I have made a conscious effort to remove the word “but” from my daily vocabulary. When I feel myself getting ready to say it, I stop and ask myself “How much do I believe what I just said if I want to add a justifier on the end?” It was not an easy change for me to make so I know firsthand how hard it will be when I recommend it to my clients.

I recommend it anyway because removing it causes us to think more carefully about what is being communicated.  “Am I saying something I don’t mean and then double-crossing it by adding “but…” on the end?” Very often the answer to that question is yes. If that is the case, we are not being authentic and are heading down a path of miscommunication and misunderstanding.

Here are some phrases to try instead:

Yeah, but… Yes, and…
I’m sorry, but… I’m sorry… (Never put “but” after I’m sorry)
You’re welcome to do that, but… I wouldn’t recommend that. Here’s why…
I’d be happy to help you, but… My schedule is full that day. What about before/after?
I can do that for you, but… To do that I need something taken off my plate. Can you help me with…?
That’s a good idea, but… We aren’t going to be able to implement that. Here’s why…


Instead of detracting from an idea by using the word “but” add to it by using “and” or make your idea more clear by saying what you really mean (kindly) from the beginning. There is enough miscommunication and misunderstanding without our adding to it by using this connector word to change the meaning of what we are saying.

Do you agree?

As always, I wish you the MOST from your potential!

Doc Robyn

PS - If you are interested in working with a coach, I'd be happy to have a conversation with you to discuss how I can support your success. All you have to do is ask.
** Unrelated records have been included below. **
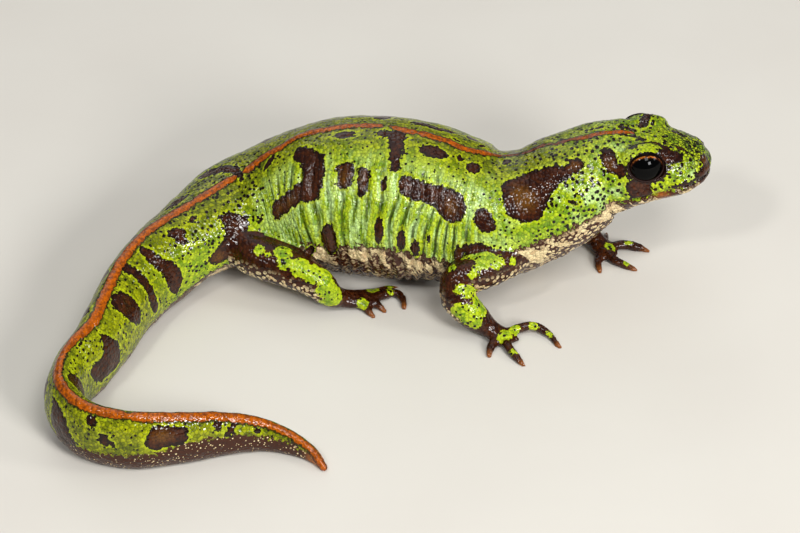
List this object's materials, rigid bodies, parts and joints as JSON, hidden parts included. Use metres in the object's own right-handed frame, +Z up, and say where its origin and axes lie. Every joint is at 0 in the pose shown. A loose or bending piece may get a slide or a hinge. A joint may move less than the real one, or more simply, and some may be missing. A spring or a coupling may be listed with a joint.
{
  "type": "southern marbled newt",
  "caption": "Marbled newt standing on all feet with its head raised and its tail curled round, a still life-size display model.",
  "frame": {"origin": "centre of the bounding box at floor level, Z = 0 being the level on which belly, hands, feet and the tail's lower edge rest", "axes": "+X towards the snout, +Y to the animal's left, +Z up"},
  "size_m": [0.0636, 0.0502, 0.0168],
  "materials": {
    "skin": "moist, finely granular skin, yellow-green with dark brown blotches and an orange stripe down the back",
    "eye": "wet, black pupil in a copper ring"
  },
  "bodies": {
    "root": {"head": "skin", "lower_jaw": "skin", "eye_left": "eye", "eye_right": "eye", "neck": "skin", "chest": "skin", "trunk": "skin", "pelvis": "skin", "tail_base": "skin", "tail_middle": "skin", "tail_bend": "skin", "tail_end": "skin", "upper_arm_right": "skin", "forearm_right": "skin", "hand_right": "skin", "upper_arm_left": "skin", "forearm_left": "skin", "hand_left": "skin", "thigh_right": "skin", "shin_right": "skin", "foot_right": "skin", "thigh_left": "skin", "shin_left": "skin", "foot_left": "skin"}
  },
  "joints": []
}
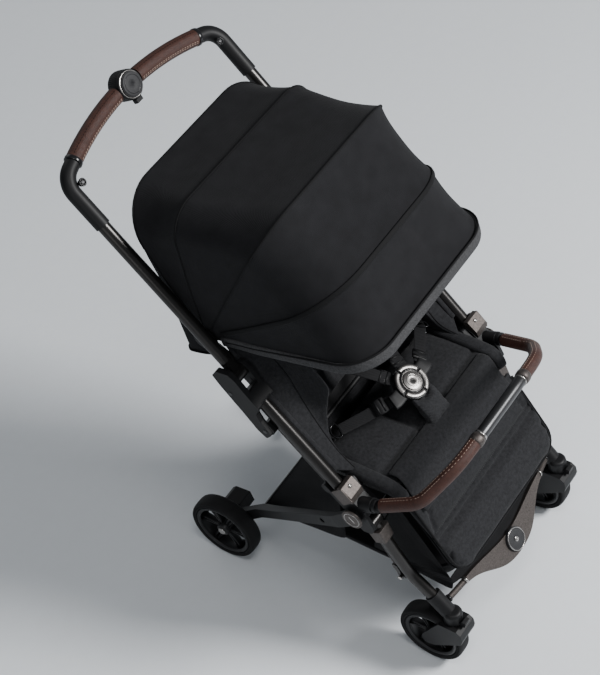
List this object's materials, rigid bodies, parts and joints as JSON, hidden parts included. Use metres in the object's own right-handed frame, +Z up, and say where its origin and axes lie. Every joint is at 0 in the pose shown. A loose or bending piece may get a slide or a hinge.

Dr. Robyn Odegaard (aka “Doc Robyn”) is internationally known motivational speaker, executive coach and corporate trainer. As CEO of Champion Performance Development, she works with executives, professionals, athletes, and coaches to help them achieve excellence by sharing active leadership, powerful teamwork, conscious communication, Productive Conflict™ and professional disagreement skills. She is the founder of the Stop The Drama! Campaign and author of the books Stop The Drama! The Ultimate Guide to Female Teams and The Ultimate Guide to Handling Every Disagreement Every Time. To work with her one-on-one, have her present to your team, request a custom workshop or invite her to speak at your event, please call 302-307-3091 or email her at DocRobyn@ChampPerformance.com.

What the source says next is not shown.